Dan Gilgoff at U. S. News & World Report gives a good summary of the recently released National Institutes of Health guidelines on federal funding for stem cell research. Many Christians will still disagree with the policy, but the results could have been much worse. Fortunately, therapeutic cloning and the creation of embryos for research is still forbidden.
In issuing draft guidelines on federal dollars for embryonic stem cell research Friday, the National Institutes of Health let down a lot of scientists and patient advocates. That’s because the guidelines limited funding to embryos that were left over from in vitro fertilization clinics and were already earmarked for destruction.
Announcing his executive order on embryonic stem cell research last month, President Obama conspicuously left the door open to funding research using stem cells derived through embryos created expressly for scientific research or through a process called somatic cell nuclear transfer, popularly known as therapeutic cloning. But the draft NIH guidelines explicitly outlaw federal dollars for stem cells derived through either of those methods.
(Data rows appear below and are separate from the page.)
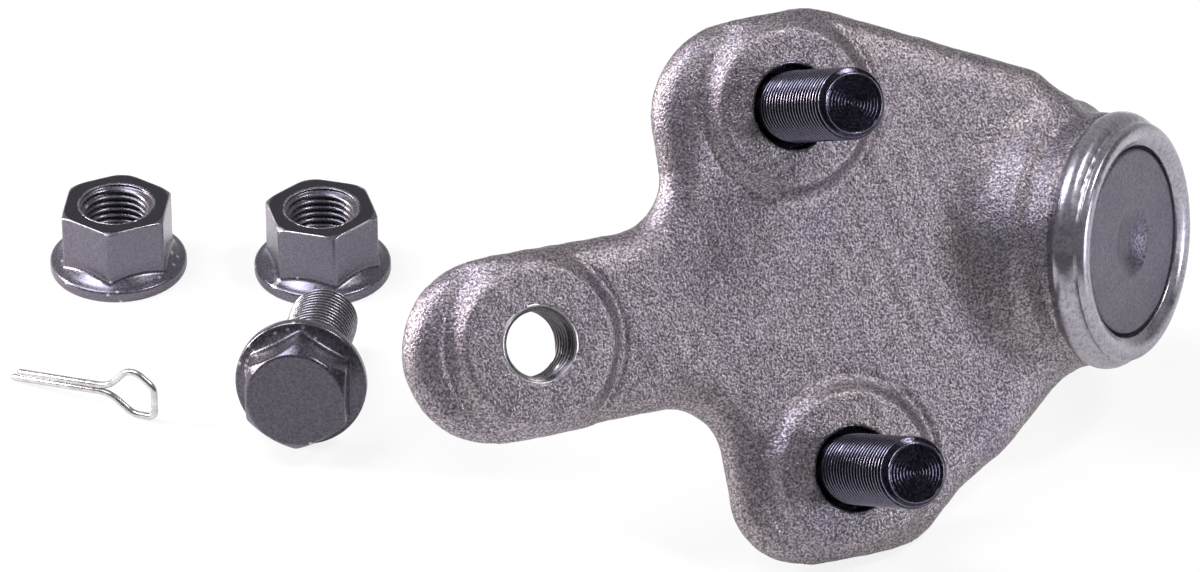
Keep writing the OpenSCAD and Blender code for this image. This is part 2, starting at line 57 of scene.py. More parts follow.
ARM_R = 15.2
ARM_END = 21.7
LOBE_REACH = 15.6
LOBE_INNER = 22.0
BALL = np.array([97.1, 0.8, -14.8])
SOCKET_TILT = 39.3
SOCKET_TURN = -17.3
BALL_R = 14.0
NECK_R = 7.1
CAVITY_R = 16.6
SOCKET_R = 21.1
MOUTH_S = 14.0
MOUTH_R = 15.9
THROAT_S = 8.0
THROAT_R = 12.9
RIM_R = 18.7
GROOVE_R = 17.4
GROOVE_S = (9.5, 12.5)
COVER_S = 17.2
COVER_T = 1.6
COVER_R = 17.35
COVER_VIEW_R = 16.2
DIMPLE_R = 5.5
DIMPLE_DEPTH = 1.5
THREAD_R = 5.95
TAP_R = 5.4
PITCH = 1.25
STUD_REACH = 26.0
STUD_BORE_R = 7.0
STUD_BORE_DEPTH = 4.5
STUD_HEAD_R = 9.5
STUD_HEAD_T = 3.6
TAPER_S = 27.0
TAPER_R = 9.2
TAPER_L = 21.0
TAPER_END_R = (2 * TAPER_R - TAPER_L / 8) / 2
NUT_SEAT_S = TAPER_S + TAPER_L + 2
STUD_THREAD_R = 6.95
STUD_PITCH = 1.5
STUD_END_S = NUT_SEAT_S + 17.0
CASTLE_AF = 22.0
CASTLE_H = 14.5
SLOT_DEPTH = 5.0
SLOT_W = 3.8
COTTER_HOLE_R = 1.7
BOOT_T = 1.6
BOOT_R = 22.6
NUT_AF = 18.0
NUT_FLANGE_R = 12.0
NUT_H = 13.0
FLANGE_RIM = 2.1
BOLT_AF = 17.0
BOLT_FLANGE_R = 11.2
BOLT_HEAD_H = 9.4
BOLT_L = 28.0
PIN_WIRE = 0.6
PIN_L = 20.0
EYE_L = 10.0
EYE_W = 9.6
NUT_LEFT_AT = (-73.5, 88.5, -5.5)
NUT_RIGHT_AT = (-37.5, 87.2, 15.0)
BOLT_AT = (-39.2, 36.0, 6.0)
PIN_AT = (-72.6, 43.3, -27.7)
FLOOR_Z = -41.93

# The photograph's camera
CAMERA_MM = (11.3, -1022.0, 675.0)
CAMERA_DROP = 33.0
CAMERA_LENS = 225.0

# Sizes that only this script has
THREAD_DEPTH = 0.7
STUD_THREAD_DEPTH = 0.75
BOOT_LIP_R = TAPER_R + 0.15
BOOT_PARTING = 1.9
RING_WIRE = 0.42
RING_TURNS = 1.94
SIDES = 96
FINE_SIDES = 256


# Places and directions


def turn(axis, degrees):
    """A rotation matrix about the x, y or z axis."""
    c, s = math.cos(math.radians(degrees)), math.sin(math.radians(degrees))
    rows = {
        "x": [[1, 0, 0], [0, c, -s], [0, s, c]],
        "y": [[c, 0, s], [0, 1, 0], [-s, 0, c]],
        "z": [[c, -s, 0], [s, c, 0], [0, 0, 1]],
    }
    return np.array(rows[axis], float)


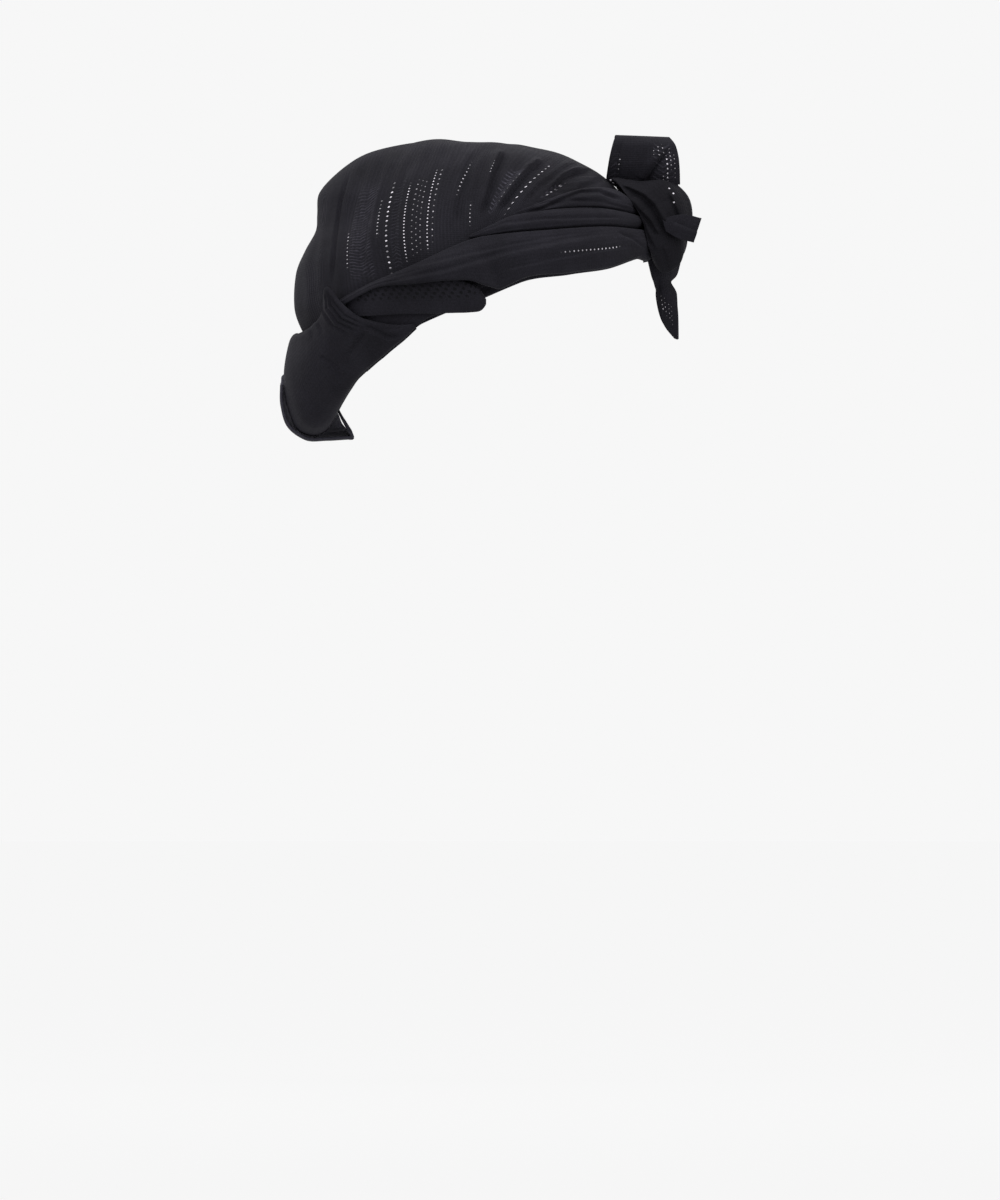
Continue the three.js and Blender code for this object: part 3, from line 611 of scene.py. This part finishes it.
layOnHead({
    "name": "lower_fold_cloth", "node": "tie_fold_lower_right", "slot": "tie_knit", "cloth": bandJersey,
    "grid": (96, 300), "seed": 2, "rowAt": 0.44, "rounding": 0.3, "flat": (0.022, 0.185),
    "held": "folded", "rests": ["crown"],
    "rows": table(
        sections,
        (4, -15.2, -4.6, 0, 0, 4.8, 4.6, 3.4), (10, -14.4, -4.2, 0, 0, 4.8, 5.8, 4.6),
        (18, -12.8, -3.2, 0, 0, 3.6, 6.4, 5.0),
        (34, -12.5, 1.7, 0, 0, 3.4, 5.6, 3.8), (55, -8.5, 8.6, 0, 0, 3.8, 6.2, 3.8),
        (75, -3.1, 15.8, 0, 0, 4.4, 6.4, 3.6), (83, -3.2, 18.2, 0.25, 0, 4.6, 6.4, 3.4),
        (88, 0.2, 18.9, 4.15, 0, 4.0, 6.2, 3.4), (93, 4.7, 19.2, 4.75, 0, 3.6, 5.6, 3.2),
        (112, 11.7, 18.8, 4.75, 0.15, 2.6, 4.4, 3.0), (127, 15.6, 18.4, 4.15, 1.15, 1.8, 2.4, 2.0),
        (143, 14.0, 16.4, 3.95, 2.95, 1.4, 1.8, 1.4)),
    "gather": {"folds": 3, "depth": 0.35, "sway": 9, "runs": 6},
    "relief": [
        {"line": [(-52, -72), (-20, -66), (12, -57), (44, -50), (72, -45)],
         "dip": 1.1, "width": 2.4, "lift": 0.7, "liftWidth": 5, "edge": 1.0},
        {"line": [(-36, -64), (-6, -57), (28, -50), (58, -45)], "dip": 0.7, "width": 1.6, "lift": 0.4},
        {"line": [(10, -66), (36, -60), (62, -55), (78, -52)], "dip": 0.6, "width": 1.4, "lift": 0.4},
        {"line": [(70, -45.5), (78, -49), (85, -54)],
         "dip": 1.0, "width": 1.4, "lift": 0.6, "liftWidth": 2.5},
    ]})
layOnHead({
    "name": "middle_fold_cloth", "node": "tie_fold_middle_right", "slot": "tie_knit", "cloth": plainJersey,
    "grid": (48, 180), "seed": 5, "rounding": 0.25, "flat": (0.0115, 0.115), "held": "folded",
    "rests": ["crown"],
    "rows": table(
        sections,
        (5, -4.0, -1.6, 0, 0, 2.4, 3.0, 2.4), (18, -2.8, 2.2, 0, 0, 4.2, 5.8, 4.6),
        (34, 2.1, 8.8, 0, 0, 3.6, 4.8, 3.8), (55, 9.0, 16.4, 0, 0, 3.4, 4.6, 3.6),
        (70, 14.5, 20.3, 0, 0, 2.8, 3.8, 2.8), (86, 19.6, 20.6, 0, 0, 1.2, 1.4, 1.2)),
    "gather": {"folds": 2, "depth": 0.4, "sway": 7, "runs": 5},
    "relief": [{"line": [(8, -42), (34, -39), (58, -38), (76, -38)], "dip": 0.8, "width": 1.4, "lift": 0.5}]})
layOnHead({
    "name": "upper_fold_cloth", "node": "tie_fold_upper_right", "slot": "tie_knit", "cloth": plainJersey,
    "grid": (56, 180), "seed": 8, "rounding": 0.3, "flat": (0.0125, 0.085), "held": "folded",
    "rests": ["crown"],
    "rows": table(
        sections,
        (6, -0.9, 4.8, 0, 0, 2.2, 3.2, 2.4), (17, 2.4, 11.8, 0, 0, 3.8, 5.2, 3.4),
        (27, 6.8, 15.6, 0, 0, 3.2, 4.4, 3.0), (40, 11.8, 18.4, 0, 0, 2.6, 3.6, 2.6),
        (54, 16.6, 19.9, 0, 0, 1.8, 2.4, 2.0), (66, 19.8, 21.0, 0, 0, 1.2, 1.4, 1.2)),
    "gather": {"folds": 4, "depth": 0.45, "sway": 6, "runs": 5},
    "relief": [
        {"line": [(80, -34), (64, -29), (46, -28), (26, -31)], "dip": 0.9, "width": 1.5, "lift": 0.5},
        {"line": [(74, -28.4), (61.4, -23.4), (51, -24), (39.3, -28.5), (30.2, -33), (20, -35)],
         "dip": 1.7, "width": 1.5, "lift": 1.0, "liftWidth": 1.8, "edge": 0.4},
    ]})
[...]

“I am really, really startled,” Susan L. Solomon, chief executive of the private New York Stem Cell Foundation, told the Washington Post after the NIH rules were issued. “This seems to be a political calculus when what we want in this country is a scientific research calculus.” The Post quoted a second, unnamed scientist who was present when Obama signed the stem cell executive order last month. That soure said Friday’s news was “much more political than we thought it would be. This is extremely limiting.
But conservative religious groups are hardly cheering. The most effusive praise I’ve heard from the right comes from Robby George, a professor of jurisprudence at Princeton: “It is possible that the restraint shown thus far by the NIH is in part the result of pro-life lobbying efforts, including efforts by pro-life supporters of President Obama. If so, all who have assisted in these efforts, including Obama’s pro-life supporters, deserve recognition and thanks. We can pause only for a moment, however.” . . .
The one place where praise for the NIH move has been forthcoming is from the religious center, as represented in this instance by Faith in Public Life. The group has assembled a list of endorsements from prominent religious figures, including social conservatives like Joel Hunter, Doug Kmiec, and Samuel Rodriguez.